Just last week, Bill Clinton undermined a key Obama campaign theme when he said presumptive Republican nominee Mitt Romney had a “sterling” business career. The Obama campaign portrays Romney as a job-killing tycoon.

The next day, the men landed on opposite sides of a Democratic primary race for Congress in New Jersey.

Yet, Obama and Clinton have had moments of surprising comity. In 2010, Clinton showed up at the White House to help sell a tax deal reviled by many congressional Democrats. Obama let him take over the briefing room.

More recently, Clinton praised Obama’s foreign policy chops in a campaign video.

The joint appearances Monday were the second of their three planned fundraising outings for Obama’s re-election — and the first before television cameras.

Speaking at the Upper East Side home of a hedge-fund executive, Clinton said a Romney presidency would be “calamitous for our country and the world,” and Obama had the “right economic policy and the right political approach.”

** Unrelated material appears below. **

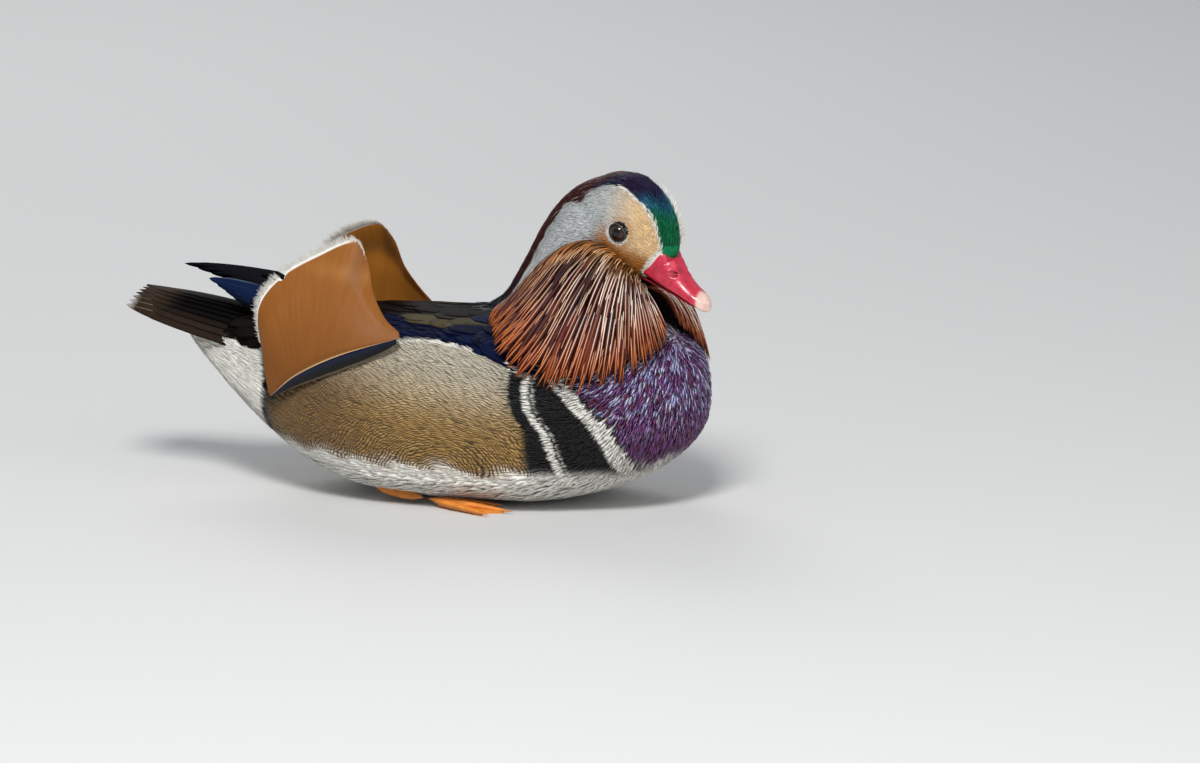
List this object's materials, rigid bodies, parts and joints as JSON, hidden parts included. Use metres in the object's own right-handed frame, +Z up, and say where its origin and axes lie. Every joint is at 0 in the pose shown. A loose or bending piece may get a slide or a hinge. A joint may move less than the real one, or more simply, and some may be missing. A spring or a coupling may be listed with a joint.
{
  "type": "mandarin duck",
  "caption": "Life-size drake mandarin duck at rest on its belly, head turned a little to its right, bill down, orange wing sails raised and feet tucked under.",
  "frame": {"origin": "middle of the flat of the belly, at floor level", "axes": "+X forward to the breast, +Y to the bird's left, +Z up"},
  "size_m": [0.317, 0.1262, 0.1746],
  "materials": {
    "belly": "soft white belly feathers; the bare part of the back between the wings is brown-black",
    "breast": "purple-maroon feathers with a blue and violet sheen, black and white bars at the side",
    "undertail": "soft white feathers",
    "neck": "short dark brown feathers at the throat, whitish at the side of the nape",
    "face": "short dense feathers, white behind the eye and golden buff before and below it",
    "crest": "long sleek feathers, maroon running into green-black, with a satin sheen",
    "bill": "crimson horn, glossy as if wet",
    "nail": "peach-white horn, glossy",
    "eye": "dark brown, clear and wet",
    "flank": "golden-buff feathers with very fine dark wavy lines",
    "wing": "blue-black feathers with a deep blue sheen",
    "ruff": "long pointed rust-coloured plumes with pale shafts",
    "sail": "satin orange-chestnut vane with a white fringe",
    "primary": "dark steel-blue flight feathers with silvery edges",
    "tail": "brown-black tail feathers with an olive sheen and pale shafts",
    "foot": "scaly orange skin"
  },
  "bodies": {
    "root": {"trunk": "belly", "breast": "breast", "undertail": "undertail", "neck": "neck", "head": "face", "crest": "crest", "bill_upper": "bill", "bill_nail": "nail", "bill_lower": "bill", "tail": "tail", "eye_right": "eye", "flank_right": "flank", "wing_right": "wing", "ruff_right": "ruff", "sail_right": "sail", "wingtip_right": "primary", "foot_right": "foot", "leg_right": "foot", "eye_left": "eye", "flank_left": "flank", "wing_left": "wing", "ruff_left": "ruff", "sail_left": "sail", "wingtip_left": "primary", "foot_left": "foot", "leg_left": "foot"}
  },
  "joints": []
}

Mixing Obama campaign talking points with some of his own, Clinton branded Romney as the nominee of the “Republican Congress” and said he’s proposing “Europe’s economic policies.”

“Their economic policy is austerity and unemployment now, and then a long-term budget that would explode the debt when the economy recovers so the interest rates would be so high, nobody would be able to do anything,” Clinton said.